The House was scheduled to vote today in favor of
the drilling expansion as part of an unrelated bill offering tax breaks. The
Senate likely will follow suit in what could be the final hours of the
Republican-controlled Congress.
The legislation also would allow Floridians and
residents of other states with no income tax to deduct sales taxes on their
federal returns. That tax break, which would otherwise have expired, will be
available for the 2006 and 2007 returns.
If the drilling measure passes
today, it would settle the dispute between energy-exploration advocates who say
the nation is starving for more resources and environmentalists who say drilling
could wreck Florida's pristine beaches and tourism
economy.
Florida lawmakers won a buffer of 125 miles or
more for the state's coastline until 2022.

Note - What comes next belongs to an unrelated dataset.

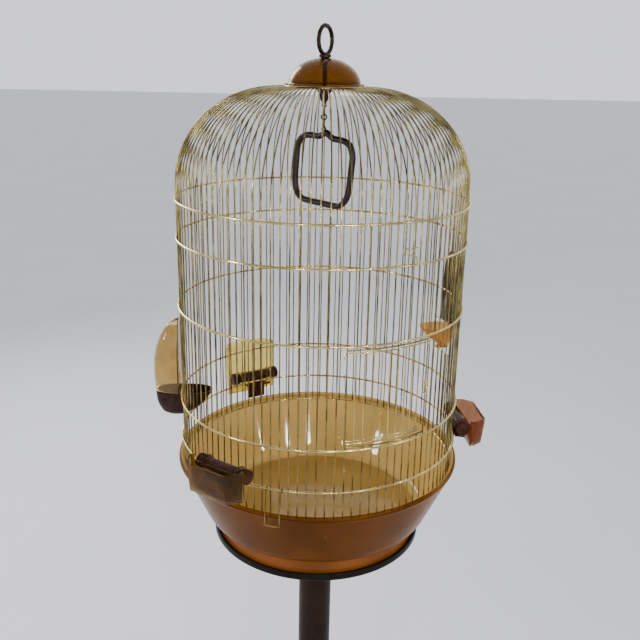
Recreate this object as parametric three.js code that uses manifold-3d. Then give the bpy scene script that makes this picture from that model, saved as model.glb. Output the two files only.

The drilling would be allowed
in an area south of the Panhandle that runs roughly from the Alabama border to Fort Walton Beach and from 125 miles south of
the state to a point even with the bottom of the state. The tract is about 235
miles west of Tampa in federal waters.
The drilling
measure moved forward as the lame-duck Congress scurried to finish its work for
the year.
Richard Charter, head of the environmental group National OCS
Coalition, called it a "train robbery in the late of night on the way out of
town" and the largest new drilling in a formerly protected area in
decades.
Florida's delegation was once nearly united
against drilling off the state's shores. But Gov. Jeb Bush and much of the
Republican delegation began negotiating to allow drilling in exchange for the
buffer after energy prices spiked last year and pressure mounted for new
domestic sources of natural gas and oil.
The Florida delegation's vote
was expected to break down mostly along party lines, with most of the state's
Democrats opposing it and most Republicans favoring it.
Republican Mel
Martinez and Democrat Bill Nelson worked together in the Senate to stop broader
bills that would have brought drilling closer to Florida's shores.
Martinez, an architect of
the compromise, said it offers far more assurances than doing nothing. Without
legislation, the Bush administration would open 2 million acres off Florida to drilling next
year. And without the bill, a future administration could drill just 25 miles
off Florida's coast near Pensacola.
But Mark
Ferrulo, head of the anti-drilling group Environment Florida, said the state
would have been better off without the bill because Democrats next year are more
likely to bar more energy exploration. "Why snatch defeat from the jaws of
victory?"
The Senate is expected to take up the bill today in hopes of
sending it to President Bush for his signature. But Democrats in the House may
try to hold out until they can close a loophole that allows energy companies to
avoid paying some drilling royalties to the federal treasury.
The White
House had urged passage of the measure, and spokesman Blair Jones called it "a
good step in expanding access to domestic resources and providing states a share
of revenues."
The new drilling area holds about 1.26 billion barrels of
oil as well as enough natural gas to heat 6 million homes for 15
years.
The bill is disappointingly narrow for the energy industry, which
had favored a House version that would have ended a 24-year congressional
moratorium on drilling along much of the Atlantic and Pacific coasts in federal waters above the
outer continental shelf. That broader bill's hopes died when Democrats won
control of Congress for the session that begins in January.
The critics
who just months ago had opposed it as not doing enough to pump up production
decided that during the final days of the Republican-controlled Congress they
would push the narrower bill to at least win more drilling in the eastern Gulf
of Mexico.
Rep. John Peterson, R-Pa., said the waters off Florida are near
pipelines and other equipment stationed farther west in the Gulf so production
can begin quickly.
But without more natural gas, he said, industry will
suffer and lose business and jobs to foreign competitors. He favored gas
drilling throughout the coastlines. "If America continues to lock up 85 percent of our
coastline, we are going to give America a second-rate
economy."
Athan Manuel of the Sierra Club called the bill dangerous to
the environment.
"This is one last gasp for Big Oil and their allies in
Congress. This election year, Americans spoke out about a new direction for the
country, including on energy policy."
The bill also offers four
energy-producing Gulf Coast states -- Louisiana, Texas,
Alabama and Mississippi -- a slice of the new federal
royalties for drilling and gives all 50 states a small percentage to use for
projects such as parks.
Tamara Lytle
can be reached at 202-824-8255 or tlytle@tribune.com.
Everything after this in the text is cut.